At the end of it, she was shaking with fear, and I just held her while I sat on the toilet and rocked her and told her everything was gonna be okay - in front of everyone with no shame, no walls to define who and what we were.”    

The Changing Scene

PHOTO: RJ Muna

PHOTO: RJ Muna

Since the show, Eve has had the ability to travel to new and exciting places to perform and meet other queer performers, making sure to go to Boston monthly. 

“I was just in Denver performing KOVEN, an entirely trans show, being run by trans and non-binary POC,” Eve said. “San Francisco has a pretty diverse scene, it’s not amplified as much as other scenes, [but there is] a long history of women on stage.”

Eve also regularly asks that trans people be able to attend their shows for free, a concept in practice at different queer bars. Eve believes this is an important step to making trans people feel comfortable in spaces where they may otherwise feel pushed to the margins.

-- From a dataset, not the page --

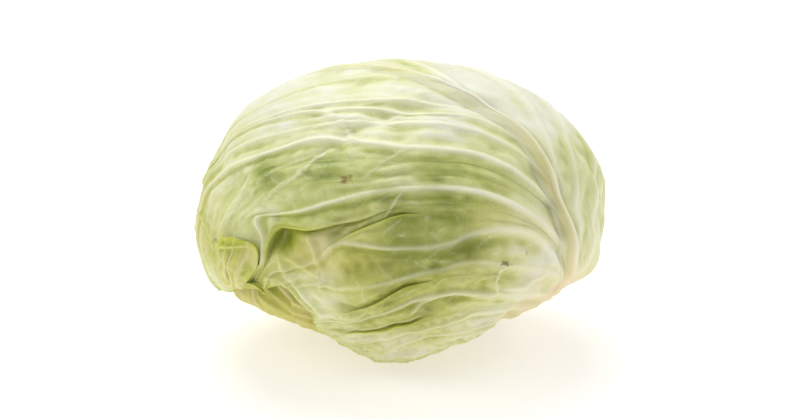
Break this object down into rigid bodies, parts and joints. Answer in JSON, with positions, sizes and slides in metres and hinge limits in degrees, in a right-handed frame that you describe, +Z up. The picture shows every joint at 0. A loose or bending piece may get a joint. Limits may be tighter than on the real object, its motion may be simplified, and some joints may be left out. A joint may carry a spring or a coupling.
{
  "type": "cabbage head",
  "caption": "Smooth-leaved pale green cabbage head lying on its side, with broad ribbed wrapper leaves folded round a dense heart and a short cut stem.",
  "frame": {"origin": "middle of the small flat spot under the head that it rests on", "axes": "+X towards the stem end along the head's length, +Z up, +Y away from the side that shows the front leaf"},
  "size_m": [0.1998, 0.1636, 0.1363],
  "materials": {
    "stem_cut": "pale cream cut stem, dull and slightly moist",
    "heart_leaf": "pale yellow tight leaves, waxy",
    "inner_leaf": "pale yellow-green leaf, waxy",
    "wrapper_leaf": "pale green leaf with cream ribs, waxy with a soft sheen"
  },
  "bodies": {
    "root": {"stem": "stem_cut", "heart": "heart_leaf", "inner_leaf_2": "inner_leaf", "inner_leaf_1": "inner_leaf", "wrapper_leaf_4": "wrapper_leaf", "wrapper_leaf_3": "wrapper_leaf", "wrapper_leaf_2": "wrapper_leaf", "wrapper_leaf_1": "wrapper_leaf"}
  },
  "joints": []
}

Eve believes the drag scene is changing as visibility is given to AFAB, women, trans and non-binary performers. Eve now lives in L.A., and said that diverse stages can be regularly found in L.A. and San Francisco. The real test to if a club is diverse is not just when they have AFAB, women, trans and non-binary performers, but when AFAB, women, trans and non-binary people are running and producing the show. 

Despite the gradual reckoning of the ‘other’ types of drag, there is still much work to be done in the areas of inclusivity and justice. 

“We need spaces for people to fail without being shamed, spaces where they can learn and grow,” Eve said. “The solution to building community and family is storytelling. It’s how we created language. It’s who we are.”